You can see that the joints on either side of the spine were ripped and loose. The boards were coming away from the endpapers.



The corners were soft and splitting.



The endpaper was pulled away from the spine and pages were torn and stained.  (Paper repair and conservation is a 5th course in the series but Dan did take some time to show me how to do some simple repairs though the staining would have to wait).

This book was machine stitched, not hand stitched but the stitching was intact.  I cut away the cloth spine and saved it to be reattached later.  The book was put into a press and a paste poultice was applied to soften the existing adhesive so the paper reinforcing the spine could be removed.  I was careful not to damage the mull that covered the spine and extended over the edges into the boards.

I made a new hollow tube and applied that to the back of the spine. The cloth on the boards was cut back from the spine edge of the boards (so that it would not be a catch point when the boards were opened and closed) and it was loosened from the boards with a microspatula for about 3/4".  This was to allow the new cloth that would be placed on the spine to go under the old cloth on the boards.  The endpapers on the inner sides of the boards were also loosened at the top edges for the same reason.

A green cloth instead of green kozo paper was chosen for this  spine repair because the book was going to see heavy use by young children and the cloth would stand up to their handling better even though the repair would not be as seamless.  The priority in this repair was functionality.

For the corner repairs, the cloth at the corners was split open a little more at the edges and the layers of the boards opened (though most of the corners didn't need that step -- they were already in layers).  Paste was added to the layers, which were closed under pressure and reshaped.  You need to be careful when reshaping them that you don't reshape them more than the general appearance of the book.  Absolutely straight corners on a book curved from constant use will look odd.  Strengthen the corners and reshape them in keeping with the look and age of the book.  In my case, the boards of the book are reasonably straight so the corners were straightened as much as possible. 

After 15 minutes of pressure, the corners are left to air dry.  When the corners are dry, they may be covered in coloured kozo that has be treated with klucel G and cloth can be repasted into position.  If the colours are close, the repair will not be very obvious and the corners will be as hard as the original board.

When the hollow tube has dried on the spine, the tube is cut to the height of the boards and the sides of the tube are slit about an inch on each side, top and bottom so that the cloth can be turned.  The inner portion of the tube is cut away above the spine with a scalpel.  The would not be covered with the cloth and would look odd, so it is removed.

The cloth and spine are pasted, and the cloth is applied to the spine.  The cloth at the head and tail is turned under at the slit in the hollow tube.  The cloth at the head slides between the endpaper and the boards on the inside and the old cloth and boards on the outside.  In my case, the book had a groove and I had to be sure that I worked the cloth into this groove carefully with a teflon folder.

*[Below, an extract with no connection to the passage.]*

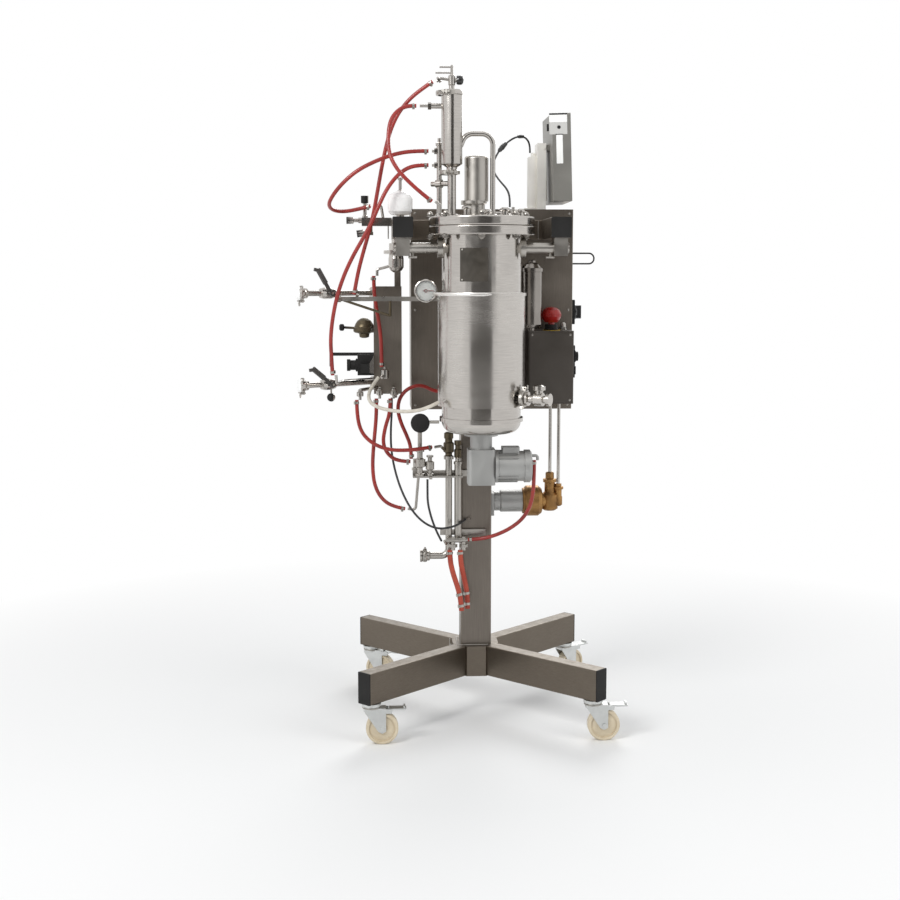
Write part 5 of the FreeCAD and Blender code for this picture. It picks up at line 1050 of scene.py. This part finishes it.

The old cloth on the covers was repasted on the new cloth forming the new hinge (groove).  The old spine cover was trimmed and repasted on the new cloth on the spine.

I'll post a picture of the finished repairs here as soon as I take one.

I did repairs on a second book as well.  It was a much newer book.  The only reason I even attempted repairs on this book was because I loved the illustrations so much.  I picked up the book at a garage sale and the stitching had given way on one section.  It needed resewing but it was machine made and the glue was not reversible.  There was not going to be an easy way to get to the stitching.  I tried to soak off the endpaper and ease it off but the paper tore.  I ended up with this.

One side came loose well, but the other didn't.



This side torn in several places.



This signature came out completely.

The repairs on this book were much easier.  I sewed the signature back into the book block and then used paste to fix the torn endpaper.  Because the tear was jagged, I was able to match up the front and back edges of the tear with paste so that most of the tear was invisible.  Other areas could be recoloured with a bit of watercolour paint.

The next step was to reinforce the spine with a bit of muslin and paste.  I did this to the cover so that I could work it into the weak areas of the hinges.  Next, I wrapped the text block in plastic wrap to keep moisture away and pasted the covers and the endpapers.  I cased in the book, carefully aligning the book block and put it in the nipping press, making sure that I had the grooves carefully placed.  Blotters were then placed between the covers and the text block and book was left to dry under weights. The blotters were changed every half hour or so while I continued repairs on the other book.

This book will never be particularly strong, but it is functional again.  The covers open and the pages turn.